Sing: Come, Sinners, to the Gospel Feast, UMH 616
The Citadel is one of the world’s greatest monuments to medieval warfare. It is a highly visible landmark on Cairo’s east side and is built on a spur of limestone that had been detached from its parent Mogattam Hills by quarrying. This area began its life not as a great military base of operations, but as the “Dome of the Wind,” a pavilion created in 810 AD by Hatim Ibn Hartama, who was then governor. The governors who followed also enjoyed the site’s cool breeze and view of Cairo for the next three hundred years. Between 1176 and 1183 Salah ad-Din Yusuf Ibn al Ayyubi (Saladin) fortified the area to protect it against attacks by the Crusaders, and since then it has never been without a military garrison. Originally it served as both a fortress and a royal city. Salah ad-Din had come from Syria (a Tikrit born Kurd) where each town had some sort of fortress to act as a stronghold for the local ruler. So it was only natural that he would carry this custom to Egypt. Most of the fortifications you see today were built after Salah ad-Din’s rule, being added to by almost every invader since, some of whom destroyed much of what existed before them.
The Mohammed Ali Mosque (Alabaster Mosque)
Mohammed Ali Pasha al Mas’ud ibn Agha was the ruler of Egypt and founder of the country’s last dynasty of Khedives and Kings. He had this mosque designed by the Greek architect Yussuf Bushnaq and built in the Citadel of Cairo beginning in 1830. The mosque is his tomb and is known as the Alabaster Mosque because of the extensive use of this material.

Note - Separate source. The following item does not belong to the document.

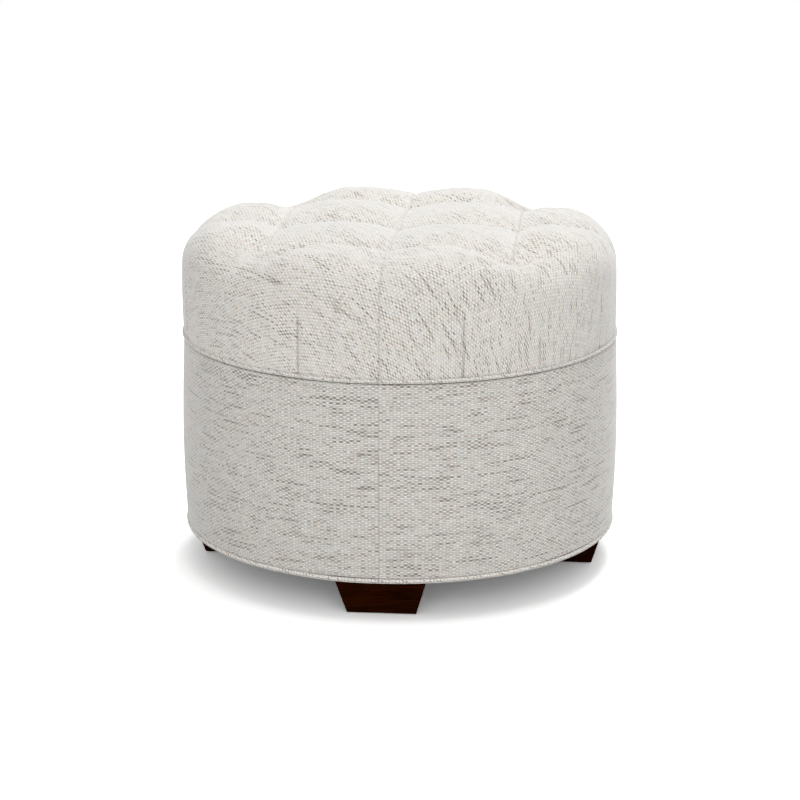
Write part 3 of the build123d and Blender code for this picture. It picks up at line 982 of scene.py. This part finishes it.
def floor():
    h = FLOOR_HALF
    mesh = bpy.data.meshes.new("floor")
    mesh.from_pydata([(-h, -h, 0), (h, -h, 0), (h, h, 0), (-h, h, 0)], [], [(0, 1, 2, 3)])
    ground = bpy.data.objects.new("floor", mesh)
    bpy.context.scene.collection.objects.link(ground)
    material = bpy.data.materials.new("floor")
    material.use_nodes = True
    tree = material.node_tree
    tree.nodes.clear()
    diffuse = tree.nodes.new("ShaderNodeBsdfDiffuse")
    level = camera_sees(tree, FLOOR_ALBEDO, FLOOR_SEEN)
    tree.links.new(level, diffuse.inputs["Color"])
    glow = tree.nodes.new("ShaderNodeEmission")
    tree.links.new(camera_sees(tree, 0.0, FLOOR_GLOW), glow.inputs["Strength"])
    both = tree.nodes.new("ShaderNodeAddShader")
    tree.links.new(diffuse.outputs[0], both.inputs[0])
    tree.links.new(glow.outputs[0], both.inputs[1])
    output = tree.nodes.new("ShaderNodeOutputMaterial")
    tree.links.new(both.outputs[0], output.inputs["Surface"])
    mesh.materials.append(material)


def lamp(name, place, size, power):
    """A soft box that faces the middle of the object."""
    data = bpy.data.lights.new(name, "AREA")
    data.shape = "RECTANGLE"
    data.size, data.size_y = size
    data.energy = power
    light = bpy.data.objects.new(name, data)
    light.location = place
    aim = (-place[0], -place[1], LAMP_AIM_LEVEL - place[2])
    flat = math.hypot(aim[0], aim[1])
    light.rotation_euler = (math.atan2(flat, -aim[2]), 0, math.atan2(-aim[0], aim[1]))
    bpy.context.scene.collection.objects.link(light)


def light():
    world = bpy.data.worlds.new("studio")
    bpy.context.scene.world = world
    world.use_nodes = True
    tree = world.node_tree
    background = tree.nodes["Background"]
    background.inputs["Color"].default_value = (1, 1, 1, 1)
    tree.links.new(camera_sees(tree, WORLD_STRENGTH, 1.0), background.inputs["Strength"])
    lamp("overhead", (0.2, -0.2, 3.0), (1.2, 1.2), 10)
    lamp("behind", (0.4, 1.3, 2.7), (1.4, 1.4), 32)
    lamp("low_behind", (0.2, 3.4, 1.9), (3.5, 1.2), 20)
    lamp("front", (0.5, -3.8, 1.5), (4.0, 2.4), 48.5)
    bpy.context.scene.view_settings.view_transform = "Standard"


tufted_cushion()
slab(
    "wadding_layer", "fibre_filling", "fibre_wadding",
    uneven=0.8 * MM, radius=258 * MM, top=CREST - 45 * MM, rounding=5 * MM,
)
foam_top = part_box("seat_foam")[1]
slab(
    "foam_slab", "seat_foam", "foam",
    uneven=0.4 * MM, radius=foam_top.x, top=foam_top.z, rounding=12 * MM,
)
side_wadding()
drum_band()
welt("waist_welt", "waist_piping", height=5.0 * MM, proud=0.5 * MM)
welt("bottom_welt", "bottom_piping", height=6.2 * MM, proud=0.3 * MM)
dust_cover_cloth()
dust_low, dust_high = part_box("dust_cover")
staple_ring("dust_cover_staples", STAPLES, dust_high.x - STAPLE_INSET, dust_low.z - STAPLE_DROP)
dress_nodes()
camera()
floor()
light()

Two architectural features stand out: first, the fifty-four full or partial gray domes of the mosque including the 170 feet high and 69 feet wide main dome. The second feature that stands out is the two minarets. Each slender minaret is 270 feet tall and yet they are each built on a foundation less the ten feet wide.
On the west wall of the courtyard is an iron clock, a gift of the French king, with a tea salon on the upper level. It has never worked, and probably never will. Before we entered the mosque we removed our shoes or bought shoe covers – we are asked to do this in order to protect the expensive carpets that cover the floor. The inside is awesome – for its sheer size and its cavernous beauty. Particularly striking was the interplay of the morning sunbeams coming through the eastern windows and the lights suspended from the ceilings. We also enjoyed the parapet of the fortress to which we exited from the mosque. From the top of the Citadel wall we had great views of Cairo to the west.